> _Directions for this task_
Repeat exactly the lines of the entries below from the one with "Continue the OpenSCAD" through the one with "grey_abs, centre, *steps))", both ends included, and nothing else.

> _Dataset extract_
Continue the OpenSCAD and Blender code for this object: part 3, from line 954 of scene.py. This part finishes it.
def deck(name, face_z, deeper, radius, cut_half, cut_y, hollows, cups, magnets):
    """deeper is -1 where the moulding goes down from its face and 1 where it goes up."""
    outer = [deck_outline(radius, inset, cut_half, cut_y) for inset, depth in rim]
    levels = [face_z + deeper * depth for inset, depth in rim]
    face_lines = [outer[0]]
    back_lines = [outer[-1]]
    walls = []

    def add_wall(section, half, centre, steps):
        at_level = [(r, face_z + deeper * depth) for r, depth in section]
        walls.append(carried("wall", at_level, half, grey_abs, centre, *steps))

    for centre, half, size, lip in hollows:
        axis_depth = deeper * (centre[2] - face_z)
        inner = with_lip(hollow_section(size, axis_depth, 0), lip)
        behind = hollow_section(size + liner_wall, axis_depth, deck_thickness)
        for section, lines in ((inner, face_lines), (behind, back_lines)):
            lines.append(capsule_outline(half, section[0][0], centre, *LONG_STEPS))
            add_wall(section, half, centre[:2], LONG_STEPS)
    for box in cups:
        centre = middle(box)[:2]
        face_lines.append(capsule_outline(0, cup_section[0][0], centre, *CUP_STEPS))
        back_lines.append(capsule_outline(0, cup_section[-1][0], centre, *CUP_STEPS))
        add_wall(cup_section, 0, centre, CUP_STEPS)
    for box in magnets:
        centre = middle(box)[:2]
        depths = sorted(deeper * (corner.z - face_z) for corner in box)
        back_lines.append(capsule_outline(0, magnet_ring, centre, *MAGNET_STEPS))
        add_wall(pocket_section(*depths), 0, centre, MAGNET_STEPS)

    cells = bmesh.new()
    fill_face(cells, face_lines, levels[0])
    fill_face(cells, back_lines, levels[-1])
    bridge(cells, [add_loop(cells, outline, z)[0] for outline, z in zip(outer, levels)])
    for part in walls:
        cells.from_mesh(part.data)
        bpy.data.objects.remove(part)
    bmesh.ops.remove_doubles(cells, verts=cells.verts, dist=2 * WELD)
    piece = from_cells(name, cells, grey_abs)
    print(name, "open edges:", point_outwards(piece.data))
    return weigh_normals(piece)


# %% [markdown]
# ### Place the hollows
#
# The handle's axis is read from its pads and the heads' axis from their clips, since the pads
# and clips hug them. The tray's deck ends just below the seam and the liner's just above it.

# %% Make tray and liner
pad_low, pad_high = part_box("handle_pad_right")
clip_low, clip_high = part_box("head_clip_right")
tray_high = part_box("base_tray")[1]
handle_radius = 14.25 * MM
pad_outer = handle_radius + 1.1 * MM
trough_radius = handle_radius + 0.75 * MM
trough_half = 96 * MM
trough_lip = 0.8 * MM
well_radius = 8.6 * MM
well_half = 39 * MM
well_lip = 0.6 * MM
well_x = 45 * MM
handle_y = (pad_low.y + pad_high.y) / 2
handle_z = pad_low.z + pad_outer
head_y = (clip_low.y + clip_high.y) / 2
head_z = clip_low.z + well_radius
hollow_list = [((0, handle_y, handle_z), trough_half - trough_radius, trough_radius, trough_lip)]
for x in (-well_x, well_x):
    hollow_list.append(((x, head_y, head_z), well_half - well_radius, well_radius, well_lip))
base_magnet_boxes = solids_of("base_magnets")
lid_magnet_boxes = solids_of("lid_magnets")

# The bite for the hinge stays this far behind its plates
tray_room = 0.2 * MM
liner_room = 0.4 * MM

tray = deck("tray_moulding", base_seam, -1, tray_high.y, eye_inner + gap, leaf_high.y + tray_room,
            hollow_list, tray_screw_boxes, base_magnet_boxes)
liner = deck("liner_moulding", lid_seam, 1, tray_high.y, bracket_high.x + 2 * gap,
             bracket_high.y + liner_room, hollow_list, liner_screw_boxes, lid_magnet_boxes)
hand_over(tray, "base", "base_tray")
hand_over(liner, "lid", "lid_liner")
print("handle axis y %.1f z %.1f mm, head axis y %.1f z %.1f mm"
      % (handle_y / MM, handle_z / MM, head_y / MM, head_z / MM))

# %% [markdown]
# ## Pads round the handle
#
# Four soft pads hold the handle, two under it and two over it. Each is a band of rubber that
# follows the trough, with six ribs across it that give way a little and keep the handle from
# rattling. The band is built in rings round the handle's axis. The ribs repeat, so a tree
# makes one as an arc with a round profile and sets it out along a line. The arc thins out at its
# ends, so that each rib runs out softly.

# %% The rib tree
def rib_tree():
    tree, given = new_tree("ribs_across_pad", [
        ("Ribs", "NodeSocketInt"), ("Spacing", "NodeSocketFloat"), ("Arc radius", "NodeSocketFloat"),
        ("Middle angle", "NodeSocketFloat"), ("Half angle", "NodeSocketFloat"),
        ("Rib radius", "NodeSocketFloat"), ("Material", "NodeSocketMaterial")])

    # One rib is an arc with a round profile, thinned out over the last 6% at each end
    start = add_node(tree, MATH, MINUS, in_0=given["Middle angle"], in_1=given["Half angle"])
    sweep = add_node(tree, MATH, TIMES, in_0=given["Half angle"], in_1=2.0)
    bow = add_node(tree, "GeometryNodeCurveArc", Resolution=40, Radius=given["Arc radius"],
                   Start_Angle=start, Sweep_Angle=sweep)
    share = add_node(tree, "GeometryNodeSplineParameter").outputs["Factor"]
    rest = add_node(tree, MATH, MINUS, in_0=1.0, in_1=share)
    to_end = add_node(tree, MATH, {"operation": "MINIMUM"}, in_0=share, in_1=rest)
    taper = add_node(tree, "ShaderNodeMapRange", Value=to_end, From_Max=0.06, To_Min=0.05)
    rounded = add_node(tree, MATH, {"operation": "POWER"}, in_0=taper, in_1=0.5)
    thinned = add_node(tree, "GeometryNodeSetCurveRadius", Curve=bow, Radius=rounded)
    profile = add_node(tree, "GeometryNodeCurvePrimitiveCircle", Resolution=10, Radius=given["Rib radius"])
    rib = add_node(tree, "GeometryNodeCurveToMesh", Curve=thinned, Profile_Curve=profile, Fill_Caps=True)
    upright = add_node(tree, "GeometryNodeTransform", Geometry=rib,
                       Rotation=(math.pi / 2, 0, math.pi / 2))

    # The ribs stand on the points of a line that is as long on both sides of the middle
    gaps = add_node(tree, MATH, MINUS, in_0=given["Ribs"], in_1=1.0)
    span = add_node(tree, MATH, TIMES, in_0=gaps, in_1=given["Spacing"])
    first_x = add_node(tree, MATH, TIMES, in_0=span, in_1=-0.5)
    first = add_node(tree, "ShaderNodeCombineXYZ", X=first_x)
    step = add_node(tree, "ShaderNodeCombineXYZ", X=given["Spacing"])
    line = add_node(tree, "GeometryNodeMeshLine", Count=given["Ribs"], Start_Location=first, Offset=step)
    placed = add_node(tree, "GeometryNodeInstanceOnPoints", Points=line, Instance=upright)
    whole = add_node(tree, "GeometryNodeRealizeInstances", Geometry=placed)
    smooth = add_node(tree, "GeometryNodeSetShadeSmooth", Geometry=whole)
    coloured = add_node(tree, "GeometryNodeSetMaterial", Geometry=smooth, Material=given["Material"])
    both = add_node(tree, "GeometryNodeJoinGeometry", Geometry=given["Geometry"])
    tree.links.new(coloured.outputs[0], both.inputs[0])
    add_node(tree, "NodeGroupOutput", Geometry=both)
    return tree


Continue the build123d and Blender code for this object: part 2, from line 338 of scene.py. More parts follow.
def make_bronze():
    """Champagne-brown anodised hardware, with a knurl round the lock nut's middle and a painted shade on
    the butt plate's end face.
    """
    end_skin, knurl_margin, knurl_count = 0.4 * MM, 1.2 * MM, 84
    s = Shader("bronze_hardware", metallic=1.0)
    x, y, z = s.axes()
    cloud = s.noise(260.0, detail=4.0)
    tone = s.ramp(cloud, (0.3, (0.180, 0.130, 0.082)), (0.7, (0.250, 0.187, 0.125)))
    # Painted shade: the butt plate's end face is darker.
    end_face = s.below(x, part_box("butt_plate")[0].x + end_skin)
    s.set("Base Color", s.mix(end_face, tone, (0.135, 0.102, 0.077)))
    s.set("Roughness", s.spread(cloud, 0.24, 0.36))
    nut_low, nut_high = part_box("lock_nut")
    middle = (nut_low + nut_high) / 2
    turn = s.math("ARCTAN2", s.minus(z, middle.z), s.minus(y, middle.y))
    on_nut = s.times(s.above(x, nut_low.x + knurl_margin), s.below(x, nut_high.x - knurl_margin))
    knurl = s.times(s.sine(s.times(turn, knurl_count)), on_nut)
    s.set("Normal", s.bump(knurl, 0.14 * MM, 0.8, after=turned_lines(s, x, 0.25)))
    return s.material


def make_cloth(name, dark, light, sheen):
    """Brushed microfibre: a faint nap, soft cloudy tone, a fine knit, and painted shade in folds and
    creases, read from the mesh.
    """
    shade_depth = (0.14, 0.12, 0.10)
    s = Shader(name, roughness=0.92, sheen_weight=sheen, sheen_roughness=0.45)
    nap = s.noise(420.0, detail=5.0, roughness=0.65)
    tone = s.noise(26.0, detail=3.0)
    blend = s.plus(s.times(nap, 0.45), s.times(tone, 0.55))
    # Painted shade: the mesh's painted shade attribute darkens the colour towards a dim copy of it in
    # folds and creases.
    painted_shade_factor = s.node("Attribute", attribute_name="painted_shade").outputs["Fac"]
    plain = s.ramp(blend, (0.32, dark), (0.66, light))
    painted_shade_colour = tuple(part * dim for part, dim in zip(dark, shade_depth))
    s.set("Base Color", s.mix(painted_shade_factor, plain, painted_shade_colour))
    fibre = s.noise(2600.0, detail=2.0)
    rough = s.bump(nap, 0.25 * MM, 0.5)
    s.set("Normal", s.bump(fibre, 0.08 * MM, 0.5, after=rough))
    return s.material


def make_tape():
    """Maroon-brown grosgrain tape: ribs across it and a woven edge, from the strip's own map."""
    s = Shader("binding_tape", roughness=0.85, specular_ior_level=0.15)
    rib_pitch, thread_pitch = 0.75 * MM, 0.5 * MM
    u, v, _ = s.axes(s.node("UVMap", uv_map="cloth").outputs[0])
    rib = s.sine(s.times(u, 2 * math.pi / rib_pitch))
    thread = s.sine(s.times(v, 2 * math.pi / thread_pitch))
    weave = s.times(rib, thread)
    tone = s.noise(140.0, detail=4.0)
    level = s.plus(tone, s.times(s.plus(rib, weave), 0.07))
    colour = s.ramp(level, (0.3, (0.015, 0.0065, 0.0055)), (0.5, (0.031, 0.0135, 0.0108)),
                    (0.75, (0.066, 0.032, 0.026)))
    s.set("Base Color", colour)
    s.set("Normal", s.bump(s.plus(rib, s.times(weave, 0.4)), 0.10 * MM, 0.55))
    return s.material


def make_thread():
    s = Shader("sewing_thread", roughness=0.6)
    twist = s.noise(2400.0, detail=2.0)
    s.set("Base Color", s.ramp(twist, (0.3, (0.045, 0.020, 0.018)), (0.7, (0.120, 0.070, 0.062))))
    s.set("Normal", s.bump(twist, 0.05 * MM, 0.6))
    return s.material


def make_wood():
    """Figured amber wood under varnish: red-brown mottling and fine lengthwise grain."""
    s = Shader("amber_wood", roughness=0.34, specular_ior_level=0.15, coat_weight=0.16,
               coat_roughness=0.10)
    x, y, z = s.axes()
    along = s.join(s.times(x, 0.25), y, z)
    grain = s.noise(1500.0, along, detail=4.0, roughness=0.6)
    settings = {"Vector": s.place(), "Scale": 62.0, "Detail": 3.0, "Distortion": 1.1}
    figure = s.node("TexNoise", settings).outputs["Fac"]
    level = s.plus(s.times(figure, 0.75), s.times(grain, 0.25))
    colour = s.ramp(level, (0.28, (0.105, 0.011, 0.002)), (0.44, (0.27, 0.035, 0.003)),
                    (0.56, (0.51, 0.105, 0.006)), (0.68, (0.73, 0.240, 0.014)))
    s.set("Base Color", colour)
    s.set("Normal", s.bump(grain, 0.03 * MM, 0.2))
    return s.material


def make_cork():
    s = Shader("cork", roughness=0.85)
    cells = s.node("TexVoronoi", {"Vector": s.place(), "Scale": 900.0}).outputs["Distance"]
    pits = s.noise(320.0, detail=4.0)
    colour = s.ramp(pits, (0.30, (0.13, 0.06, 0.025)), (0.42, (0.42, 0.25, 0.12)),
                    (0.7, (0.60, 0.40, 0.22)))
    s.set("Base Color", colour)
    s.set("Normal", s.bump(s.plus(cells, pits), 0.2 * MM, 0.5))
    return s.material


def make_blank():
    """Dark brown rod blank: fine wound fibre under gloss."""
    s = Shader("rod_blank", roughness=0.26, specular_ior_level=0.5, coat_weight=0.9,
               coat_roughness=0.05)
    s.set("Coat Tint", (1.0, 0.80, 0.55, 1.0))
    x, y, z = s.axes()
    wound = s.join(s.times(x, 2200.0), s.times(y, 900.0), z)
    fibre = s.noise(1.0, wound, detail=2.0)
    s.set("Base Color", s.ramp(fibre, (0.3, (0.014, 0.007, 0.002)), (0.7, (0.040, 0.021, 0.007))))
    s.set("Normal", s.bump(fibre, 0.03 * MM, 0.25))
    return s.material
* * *
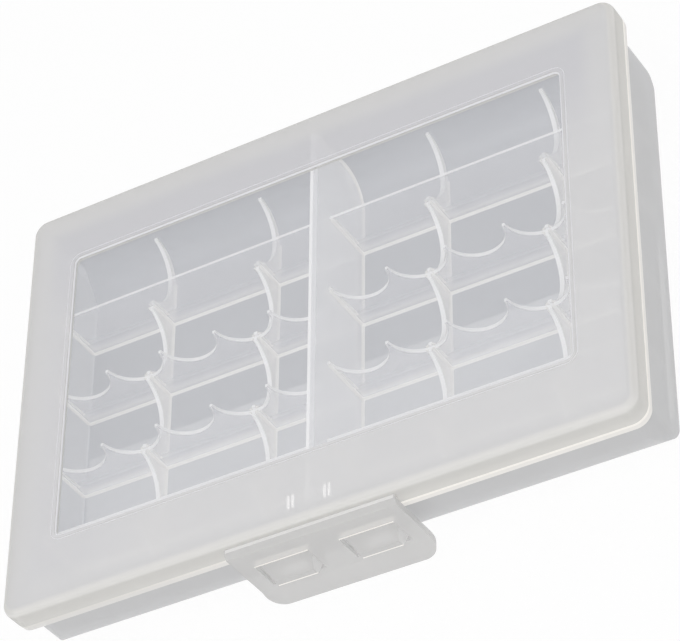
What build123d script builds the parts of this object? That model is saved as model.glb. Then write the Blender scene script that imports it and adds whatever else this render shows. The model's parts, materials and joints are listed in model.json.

> _Exercise output_
Continue the OpenSCAD and Blender code for this object: part 3, from line 954 of scene.py. This part finishes it.
def deck(name, face_z, deeper, radius, cut_half, cut_y, hollows, cups, magnets):
    """deeper is -1 where the moulding goes down from its face and 1 where it goes up."""
    outer = [deck_outline(radius, inset, cut_half, cut_y) for inset, depth in rim]
    levels = [face_z + deeper * depth for inset, depth in rim]
    face_lines = [outer[0]]
    back_lines = [outer[-1]]
    walls = []

    def add_wall(section, half, centre, steps):
        at_level = [(r, face_z + deeper * depth) for r, depth in section]
        walls.append(carried("wall", at_level, half, grey_abs, centre, *steps))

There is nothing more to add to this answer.